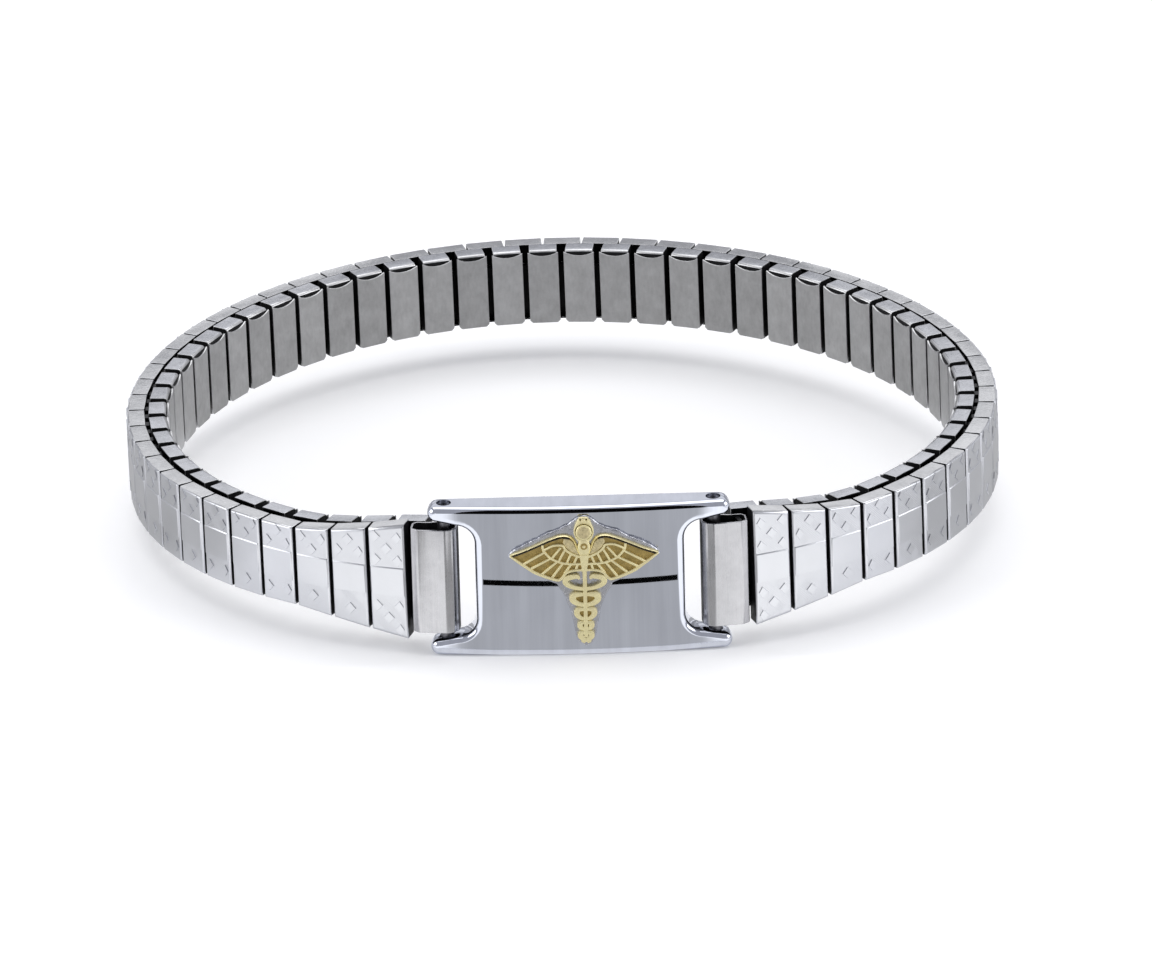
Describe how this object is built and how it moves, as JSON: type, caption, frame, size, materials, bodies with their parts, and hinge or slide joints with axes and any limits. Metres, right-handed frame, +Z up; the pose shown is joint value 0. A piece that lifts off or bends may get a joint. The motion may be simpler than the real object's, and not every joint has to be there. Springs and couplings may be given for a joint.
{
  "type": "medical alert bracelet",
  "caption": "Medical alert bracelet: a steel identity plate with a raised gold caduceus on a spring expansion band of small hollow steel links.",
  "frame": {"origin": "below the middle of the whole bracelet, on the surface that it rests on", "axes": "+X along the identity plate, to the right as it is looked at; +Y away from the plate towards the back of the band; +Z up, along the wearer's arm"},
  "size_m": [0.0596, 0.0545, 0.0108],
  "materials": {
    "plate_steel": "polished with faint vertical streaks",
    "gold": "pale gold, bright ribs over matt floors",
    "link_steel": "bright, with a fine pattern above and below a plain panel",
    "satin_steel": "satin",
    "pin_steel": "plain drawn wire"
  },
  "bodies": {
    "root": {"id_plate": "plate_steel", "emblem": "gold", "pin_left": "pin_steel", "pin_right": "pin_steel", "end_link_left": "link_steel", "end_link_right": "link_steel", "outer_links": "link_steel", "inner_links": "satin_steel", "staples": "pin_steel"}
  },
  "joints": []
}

=-=-=

Every line above should be printed again exactly as it stands.

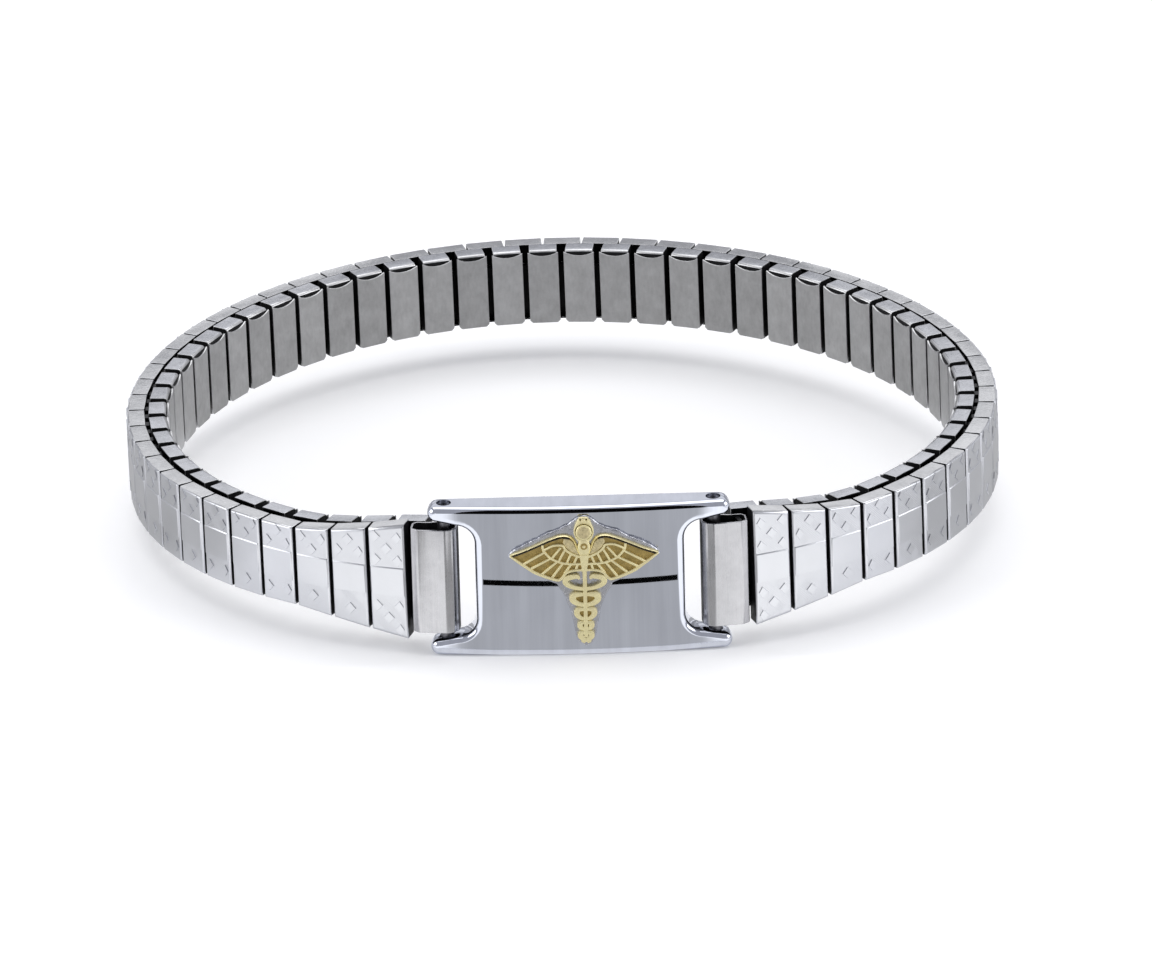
Describe how this object is built and how it moves, as JSON: type, caption, frame, size, materials, bodies with their parts, and hinge or slide joints with axes and any limits. Metres, right-handed frame, +Z up; the pose shown is joint value 0. A piece that lifts off or bends may get a joint. The motion may be simpler than the real object's, and not every joint has to be there. Springs and couplings may be given for a joint.
{
  "type": "medical alert bracelet",
  "caption": "Medical alert bracelet: a steel identity plate with a raised gold caduceus on a spring expansion band of small hollow steel links.",
  "frame": {"origin": "below the middle of the whole bracelet, on the surface that it rests on", "axes": "+X along the identity plate, to the right as it is looked at; +Y away from the plate towards the back of the band; +Z up, along the wearer's arm"},
  "size_m": [0.0596, 0.0545, 0.0108],
  "materials": {
    "plate_steel": "polished with faint vertical streaks",
    "gold": "pale gold, bright ribs over matt floors",
    "link_steel": "bright, with a fine pattern above and below a plain panel",
    "satin_steel": "satin",
    "pin_steel": "plain drawn wire"
  },
  "bodies": {
    "root": {"id_plate": "plate_steel", "emblem": "gold", "pin_left": "pin_steel", "pin_right": "pin_steel", "end_link_left": "link_steel", "end_link_right": "link_steel", "outer_links": "link_steel", "inner_links": "satin_steel", "staples": "pin_steel"}
  },
  "joints": []
}